====== Supplied material
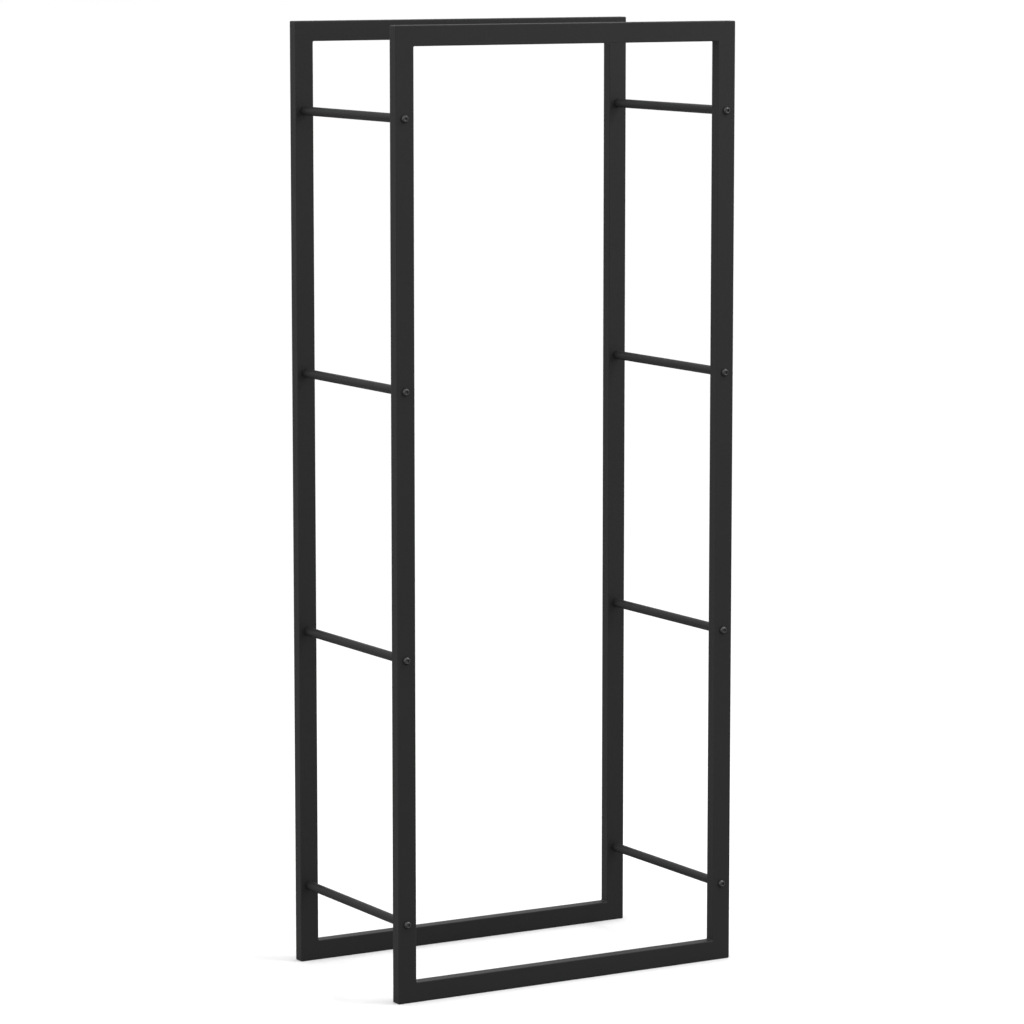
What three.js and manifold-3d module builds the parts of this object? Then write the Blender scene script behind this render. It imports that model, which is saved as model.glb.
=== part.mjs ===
// Firewood log rack: two welded rectangular tube frames, one in front of the other, held apart by
// round cross bars that are bolted through the uprights. Logs lie across the two bottom rails and
// are kept in by the bars on the left and the right.
// Millimetres. X runs along the width, -Y is the front, +Z is up, and z = 0 is the floor.
import * as THREE from "three";
import { mergeVertices } from "three/addons/utils/BufferGeometryUtils.js";
import Module from "manifold-3d";

const wasm = await Module();
wasm.setup();

// Overall sizes. The depth is over the frames, and the bolt heads stand proud of it.
const RACK_WIDTH = 500;
const RACK_DEPTH = 282;
const RACK_HEIGHT = 1235;

// Rectangular steel tube of both frames.
const TUBE_FACE = 26;
const TUBE_DEPTH = 15.5;
const TUBE_WALL = 1.2;
const TUBE_CORNER_RADIUS = 1;
const TUBE_INSIDE_RADIUS_LEAST = 0.2;

// Round cross bars, one column of them on the left and one on the right.
const BARS_PER_SIDE = 4;
const LOWEST_BAR_HEIGHT = 102;
const TOP_BAR_DROP = 115;
const BAR_DIAMETER = 11.6;
const BAR_WALL = 1.2;

// Threaded plug fixed inside each end of a bar.
const PLUG_LENGTH = 16;

// Button-head socket bolt.
const BOLT_DIAMETER = 6;
const BOLT_ENGAGEMENT = 12;
const BOLT_TIP_CHAMFER = 0.6;
const HEAD_DIAMETER = 10.5;
const HEAD_HEIGHT = 3.3;
const HEAD_RIM = 0.5;
const HEAD_TOP_DIAMETER = 6.2;
const SOCKET_ACROSS_FLATS = 4;
const SOCKET_DEPTH = 2;

// Clearances. Plain cylinders stand for the threads, so the bolt keeps a gap inside its plug.
const WELD_GAP = 0.3;
const SEAT_GAP = 0.3;
const HOLE_CLEARANCE = 0.4;
const THREAD_CLEARANCE = 0.2;
const PLUG_CLEARANCE = 0.2;

// Fineness of round shapes.
const CORNER_STEPS = 2;
const HOLE_SIDES = 12;
const BAR_SIDES = 16;
const BOLT_SIDES = 12;
const DOME_STEPS = 3;

// Distance that a cutter reaches past the material it cuts.
const CUT_MARGIN = 1;

const powderCoat = new THREE.MeshStandardMaterial({ color: 0x2e2e2f, roughness: 0.55, metalness: 0.1 });
const blackenedSteel = new THREE.MeshStandardMaterial({ color: 0x262627, roughness: 0.38, metalness: 0.8 });
const zincSteel = new THREE.MeshStandardMaterial({ color: 0x9a9c9e, roughness: 0.4, metalness: 0.9 });

// A closed geometry as a solid that can be joined and cut.
function solid(geometry) {
  const bare = geometry.index ? geometry.toNonIndexed() : geometry.clone();
  bare.deleteAttribute("normal");
  bare.deleteAttribute("uv");
  const merged = mergeVertices(bare);
  return new wasm.Manifold(
    new wasm.Mesh({
      numProp: 3,
      vertProperties: merged.attributes.position.array,
      triVerts: new Uint32Array(merged.index.array),
    }),
  );
}

// A solid back as a geometry, with flat shading normals.
function geometryOf(body) {
  const mesh = body.getMesh();
  const indexed = new THREE.BufferGeometry();
  indexed.setAttribute("position", new THREE.BufferAttribute(new Float32Array(mesh.vertProperties), 3));
  indexed.setIndex(new THREE.BufferAttribute(new Uint32Array(mesh.triVerts), 1));
  const flat = indexed.toNonIndexed();
  flat.computeVertexNormals();
  return flat;
}

function namedMesh(name, geometry, material) {
  const mesh = new THREE.Mesh(geometry, material.clone());
  mesh.name = name;
  return mesh;
}

// Outline of a rectangle around the origin, with round corners of the given radius.
function traceRectangle(path, width, depth, radius) {
  const x = width / 2 - radius;
  const y = depth / 2 - radius;
  path.absarc(x, y, radius, 0, Math.PI / 2, false);
  path.absarc(-x, y, radius, Math.PI / 2, Math.PI, false);
  path.absarc(-x, -y, radius, Math.PI, 1.5 * Math.PI, false);
  path.absarc(x, -y, radius, 1.5 * Math.PI, 2 * Math.PI, false);
  path.closePath();
  return path;
}

// Open-ended rectangular tube along Z, centred on the origin.
function rectangularTube(length) {
  const outline = traceRectangle(new THREE.Shape(), TUBE_FACE, TUBE_DEPTH, TUBE_CORNER_RADIUS);
  const insideRadius = Math.max(TUBE_CORNER_RADIUS - TUBE_WALL, TUBE_INSIDE_RADIUS_LEAST);
  const insideFace = TUBE_FACE - 2 * TUBE_WALL;
  const insideDepth = TUBE_DEPTH - 2 * TUBE_WALL;
  outline.holes.push(traceRectangle(new THREE.Path(), insideFace, insideDepth, insideRadius));
  const tube = new THREE.ExtrudeGeometry(outline, {
    depth: length,
    bevelEnabled: false,
    curveSegments: CORNER_STEPS,
  });
  return solid(tube.translate(0, 0, -length / 2));
}

// Block that takes off one end of a frame tube along its 45 degree mitre. The long side of the tube
// is its -X face, and end is +1 for the +Z end and -1 for the -Z end. The mitre starts at the middle
// of the block's side, so half the block is a little longer than the mitre.
function mitreCutter(length, end) {
  const mitreLength = Math.SQRT2 * TUBE_FACE;
  const size = 2 * (mitreLength + CUT_MARGIN);
  const block = new THREE.BoxGeometry(size, TUBE_DEPTH + 2 * CUT_MARGIN, size);
  const offset = size / 2 - WELD_GAP / 2;
  block.translate(0, 0, end * offset);
  block.rotateY(end * (Math.PI / 4));
  block.translate(-TUBE_FACE / 2, 0, end * (length / 2));
  return solid(block);
}

// Frame tube along Z with both ends mitred, its long side on -X.
function mitredTube(length) {
  return rectangularTube(length)
    .subtract(mitreCutter(length, 1))
    .subtract(mitreCutter(length, -1));
}

// Clearance hole for a bolt, through both walls of an upright at a height above its middle.
function boltHole(height) {
  const radius = BOLT_DIAMETER / 2 + HOLE_CLEARANCE;
  const drill = new THREE.CylinderGeometry(radius, radius, TUBE_DEPTH + 2 * CUT_MARGIN, HOLE_SIDES);
  return solid(drill.translate(0, 0, height));
}

// Heights of the cross bars above the floor, evenly spaced from the lowest to the top one.
function barHeights() {
  const pitch = (RACK_HEIGHT - TOP_BAR_DROP - LOWEST_BAR_HEIGHT) / (BARS_PER_SIDE - 1);
  return Array.from({ length: BARS_PER_SIDE }, (_, row) => LOWEST_BAR_HEIGHT + row * pitch);
}

function uprightGeometry() {
  const drilled = barHeights()
    .map((height) => boltHole(height - RACK_HEIGHT / 2))
    .reduce((tube, hole) => tube.subtract(hole), mitredTube(RACK_HEIGHT));
  return geometryOf(drilled);
}

// One welded frame in the plane y = 0: two uprights, a top rail and a bottom rail.
function weldedFrame(side) {
  const frame = new THREE.Group();
  const uprightX = (RACK_WIDTH - TUBE_FACE) / 2;
  const left = namedMesh(side + "_left_upright", uprightGeometry(), powderCoat);
  left.position.set(-uprightX, 0, RACK_HEIGHT / 2);
  const right = namedMesh(side + "_right_upright", uprightGeometry(), powderCoat);
  right.position.set(uprightX, 0, RACK_HEIGHT / 2);
  right.rotation.z = Math.PI;
  const rail = geometryOf(mitredTube(RACK_WIDTH));
  const top = namedMesh(side + "_top_rail", rail, powderCoat);
  top.position.z = RACK_HEIGHT - TUBE_FACE / 2;
  top.rotation.y = Math.PI / 2;
  const bottom = namedMesh(side + "_bottom_rail", rail, powderCoat);
  bottom.position.z = TUBE_FACE / 2;
  bottom.rotation.y = -Math.PI / 2;
  frame.add(left, right, top, bottom);
  return frame;
}

// Round tube along Y, centred on the origin, as a ring profile turned about its axis.
function roundTube(outerRadius, innerRadius, length) {
  const half = length / 2;
  const profile = [
    new THREE.Vector2(innerRadius, -half),
    new THREE.Vector2(outerRadius, -half),
    new THREE.Vector2(outerRadius, half),
    new THREE.Vector2(innerRadius, half),
    new THREE.Vector2(innerRadius, -half),
  ];
  return new THREE.LatheGeometry(profile, BAR_SIDES);
}

// Clear distance between the two frames, less a seat gap at each end.
const barLength = RACK_DEPTH - 2 * TUBE_DEPTH - 2 * SEAT_GAP;

function crossBar(name) {
  const radius = BAR_DIAMETER / 2;
  return namedMesh(name, roundTube(radius, radius - BAR_WALL, barLength), powderCoat);
}

// Threaded plug, flush with the end of the bar: end is -1 at the front and +1 at the back.
function threadedPlug(name, end) {
  const outer = BAR_DIAMETER / 2 - BAR_WALL - PLUG_CLEARANCE;
  const bore = BOLT_DIAMETER / 2 + THREAD_CLEARANCE;
  const plug = namedMesh(name, roundTube(outer, bore, PLUG_LENGTH), zincSteel);
  plug.position.y = end * (barLength - PLUG_LENGTH) / 2;
  return plug;
}

// Hexagonal key recess in the top of the bolt head. It reaches past the top so that it cuts it open.
function socketCutter() {
  const cornerRadius = SOCKET_ACROSS_FLATS / 2 / Math.cos(Math.PI / 6);
  const recess = new THREE.CylinderGeometry(cornerRadius, cornerRadius, SOCKET_DEPTH + CUT_MARGIN, 6);
  return solid(recess.translate(0, HEAD_HEIGHT - SOCKET_DEPTH / 2 + CUT_MARGIN / 2, 0));
}

// Button-head bolt along Y, with the underside of its head at y = 0 and its shank towards -Y.
function boltGeometry() {
  const shank = BOLT_DIAMETER / 2;
  const tip = -(SEAT_GAP + TUBE_DEPTH + SEAT_GAP + BOLT_ENGAGEMENT);
  const rim = HEAD_DIAMETER / 2;
  const top = HEAD_TOP_DIAMETER / 2;
  const profile = [
    new THREE.Vector2(0, tip),
    new THREE.Vector2(shank - BOLT_TIP_CHAMFER, tip),
    new THREE.Vector2(shank, tip + BOLT_TIP_CHAMFER),
    new THREE.Vector2(shank, 0),
    new THREE.Vector2(rim, 0),
  ];
  for (let step = 0; step <= DOME_STEPS; step++) {
    const angle = (step / DOME_STEPS) * (Math.PI / 2);
    profile.push(
      new THREE.Vector2(
        top + (rim - top) * Math.cos(angle),
        HEAD_RIM + (HEAD_HEIGHT - HEAD_RIM) * Math.sin(angle),
      ),
    );
  }
  profile.push(new THREE.Vector2(0, HEAD_HEIGHT));
  return geometryOf(solid(new THREE.LatheGeometry(profile, BOLT_SIDES)).subtract(socketCutter()));
}

// Bolt seated on the outer face of a frame: end is -1 at the front and +1 at the back.
function bolt(name, geometry, end) {
  const fastener = namedMesh(name, geometry, blackenedSteel);
  fastener.position.y = end * (RACK_DEPTH / 2 + SEAT_GAP);
  if (end < 0) fastener.rotation.z = Math.PI;
  return fastener;
}

// One cross bar with its plugs and bolts, on the axis x = 0, z = 0.
function barAssembly(label, fastener) {
  const assembly = new THREE.Group();
  assembly.add(
    crossBar("cross_bar_" + label),
    threadedPlug("threaded_plug_" + label + "_front", -1),
    threadedPlug("threaded_plug_" + label + "_back", 1),
    bolt("bolt_" + label + "_front", fastener, -1),
    bolt("bolt_" + label + "_back", fastener, 1),
  );
  return assembly;
}

// Column of cross bars on one side of the rack, numbered from the lowest.
function barColumn(side, x, fastener) {
  const column = new THREE.Group();
  column.position.x = x;
  barHeights().forEach((height, row) => {
    const assembly = barAssembly(side + "_" + (row + 1), fastener);
    assembly.position.z = height;
    column.add(assembly);
  });
  return column;
}

function logRack() {
  const rack = new THREE.Group();
  const frameY = (RACK_DEPTH - TUBE_DEPTH) / 2;
  const front = weldedFrame("front");
  front.position.y = -frameY;
  const back = weldedFrame("back");
  back.position.y = frameY;
  const barX = (RACK_WIDTH - TUBE_FACE) / 2;
  const fastener = boltGeometry();
  rack.add(front, back, barColumn("left", -barX, fastener), barColumn("right", barX, fastener));
  return rack;
}

export default logRack();
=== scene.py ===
"""Firewood log rack: its finished surfaces, and the plain studio it stands in.

Two welded tube frames are held apart by round cross bars, which are bolted through the uprights.
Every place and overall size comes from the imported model. Metres. X runs along the width, -Y is the
front, +Z is up, and z = 0 is the floor.
"""
import math

import bmesh
import bpy
from bpy.props import FloatProperty, FloatVectorProperty, IntProperty, PointerProperty
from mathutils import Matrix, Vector


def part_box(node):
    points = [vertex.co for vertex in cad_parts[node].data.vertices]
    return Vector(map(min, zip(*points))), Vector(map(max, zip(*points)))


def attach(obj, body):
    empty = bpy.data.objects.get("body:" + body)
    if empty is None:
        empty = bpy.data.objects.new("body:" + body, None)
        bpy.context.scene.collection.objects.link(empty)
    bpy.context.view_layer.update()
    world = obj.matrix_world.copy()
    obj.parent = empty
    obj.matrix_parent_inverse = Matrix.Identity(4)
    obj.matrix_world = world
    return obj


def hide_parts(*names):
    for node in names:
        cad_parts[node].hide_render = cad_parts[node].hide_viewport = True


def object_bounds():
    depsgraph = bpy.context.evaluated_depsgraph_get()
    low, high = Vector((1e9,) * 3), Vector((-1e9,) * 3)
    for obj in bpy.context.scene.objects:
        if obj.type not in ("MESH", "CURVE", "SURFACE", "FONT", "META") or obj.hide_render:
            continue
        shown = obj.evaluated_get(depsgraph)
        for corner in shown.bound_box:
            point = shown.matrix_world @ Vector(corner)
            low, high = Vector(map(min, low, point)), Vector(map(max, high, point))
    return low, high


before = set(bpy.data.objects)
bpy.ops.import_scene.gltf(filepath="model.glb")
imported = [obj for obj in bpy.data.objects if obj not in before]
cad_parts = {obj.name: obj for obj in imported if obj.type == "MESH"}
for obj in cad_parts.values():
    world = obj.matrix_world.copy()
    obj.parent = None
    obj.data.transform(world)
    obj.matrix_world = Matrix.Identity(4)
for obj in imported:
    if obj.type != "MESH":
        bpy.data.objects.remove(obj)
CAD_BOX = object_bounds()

bl_info = {
    "name": "Firewood Log Rack",
    "version": (1, 0, 0),
    "blender": (4, 5, 0),
    "location": "View3D > Sidebar > Log Rack",
    "description": "Builds a bolted steel rack for firewood, with its finishes and a plain studio",
    "category": "Add Mesh",
}

MM = 0.001
ENDS = ("front", "back")
SIDES = ("left", "right")
FRAME_TUBES = ("left_upright", "right_upright", "top_rail", "bottom_rail")
BODY = "root"

# Step to the right from one node to the next, where a node tree is drawn.
NODE_SPACING = 190

# What settings of one kind have in common.
LENGTH = {"subtype": "DISTANCE", "unit": "LENGTH"}
ANGLE = {"subtype": "ANGLE", "unit": "ROTATION"}
POWER = {"min": 0, "subtype": "POWER", "unit": "POWER"}
SHARE = {"min": 0, "max": 1, "subtype": "FACTOR"}
COLOUR = {"min": 0, "max": 1, "size": 3, "subtype": "COLOR"}


# ---------------- places and sizes from the frame


def size_of(node):
    """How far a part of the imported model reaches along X, Y and Z."""
    low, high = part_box(node)
    return high - low


def middle_of(node):
    """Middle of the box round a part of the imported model."""
    low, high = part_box(node)
    return (low + high) / 2


def names_starting(prefix):
    """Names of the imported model's parts that start like this, in order."""
    return sorted(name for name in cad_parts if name.startswith(prefix))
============
Task instructions:
Print the lines from the line with "column.add(assembly);" to the line with "shown = obj.evaluated_get(depsgraph)" exactly, and print nothing else. Both of those lines are included.

Output for this task:
    column.add(assembly);
  });
  return column;
}

function logRack() {
  const rack = new THREE.Group();
  const frameY = (RACK_DEPTH - TUBE_DEPTH) / 2;
  const front = weldedFrame("front");
  front.position.y = -frameY;
  const back = weldedFrame("back");
  back.position.y = frameY;
  const barX = (RACK_WIDTH - TUBE_FACE) / 2;
  const fastener = boltGeometry();
  rack.add(front, back, barColumn("left", -barX, fastener), barColumn("right", barX, fastener));
  return rack;
}

export default logRack();
=== scene.py ===
"""Firewood log rack: its finished surfaces, and the plain studio it stands in.

Two welded tube frames are held apart by round cross bars, which are bolted through the uprights.
Every place and overall size comes from the imported model. Metres. X runs along the width, -Y is the
front, +Z is up, and z = 0 is the floor.
"""
import math

import bmesh
import bpy
from bpy.props import FloatProperty, FloatVectorProperty, IntProperty, PointerProperty
from mathutils import Matrix, Vector


def part_box(node):
    points = [vertex.co for vertex in cad_parts[node].data.vertices]
    return Vector(map(min, zip(*points))), Vector(map(max, zip(*points)))


def attach(obj, body):
    empty = bpy.data.objects.get("body:" + body)
    if empty is None:
        empty = bpy.data.objects.new("body:" + body, None)
        bpy.context.scene.collection.objects.link(empty)
    bpy.context.view_layer.update()
    world = obj.matrix_world.copy()
    obj.parent = empty
    obj.matrix_parent_inverse = Matrix.Identity(4)
    obj.matrix_world = world
    return obj


def hide_parts(*names):
    for node in names:
        cad_parts[node].hide_render = cad_parts[node].hide_viewport = True


def object_bounds():
    depsgraph = bpy.context.evaluated_depsgraph_get()
    low, high = Vector((1e9,) * 3), Vector((-1e9,) * 3)
    for obj in bpy.context.scene.objects:
        if obj.type not in ("MESH", "CURVE", "SURFACE", "FONT", "META") or obj.hide_render:
            continue
        shown = obj.evaluated_get(depsgraph)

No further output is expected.